A bias and variability checking process should run each submission through multiple grading passes and analyse the results for consistency. Where variability exists, it is often traceable to rubric design rather than AI capability. The system surfaces that information, allowing rubrics to be corrected before population grading begins.
Build from evidence
The University of Cape Town began exactly this way: a bounded proof of concept that expanded as confidence grew. Within a year, over 1,300 candidates had been processed through the system. One of South Africa's larger occupational health and safety training providers started with a challenge that added a further layer of complexity: handwritten submissions in complex tables. The requirement was to take physical, handwritten assessment scripts, process them accurately at volume, and apply consistent grading against a structured rubric — without sacrificing the integrity that made the certification credible to the employers relying on it.

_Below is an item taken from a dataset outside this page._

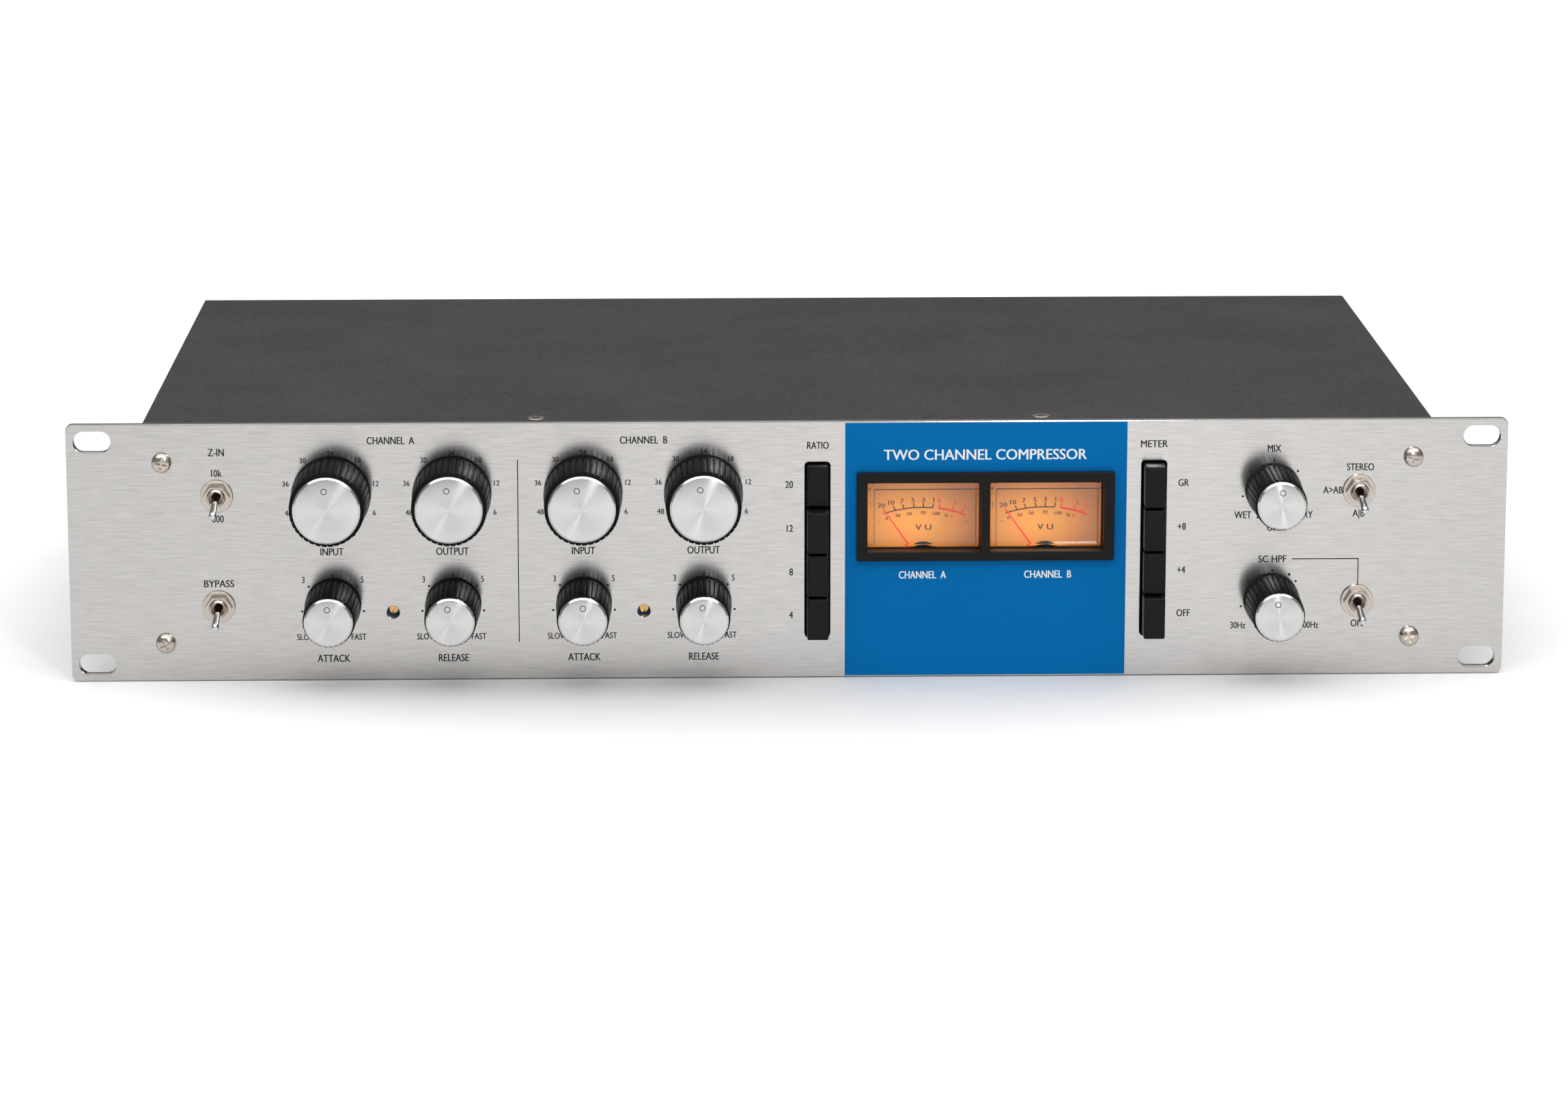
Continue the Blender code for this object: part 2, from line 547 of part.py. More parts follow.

Each project started with a specific, bounded challenge and built from there.
What comes next
Really good AI grading isn't magic. It is the outcome of a thoughtful design process. Without proper calibration, structured workflows, and transparency, an AI grading system can feel arbitrary and unfair. With them, it becomes something the sector has needed for a long time: assessment that is more consistent, more defensible, and more fair than what came before. The difference is in how you build it.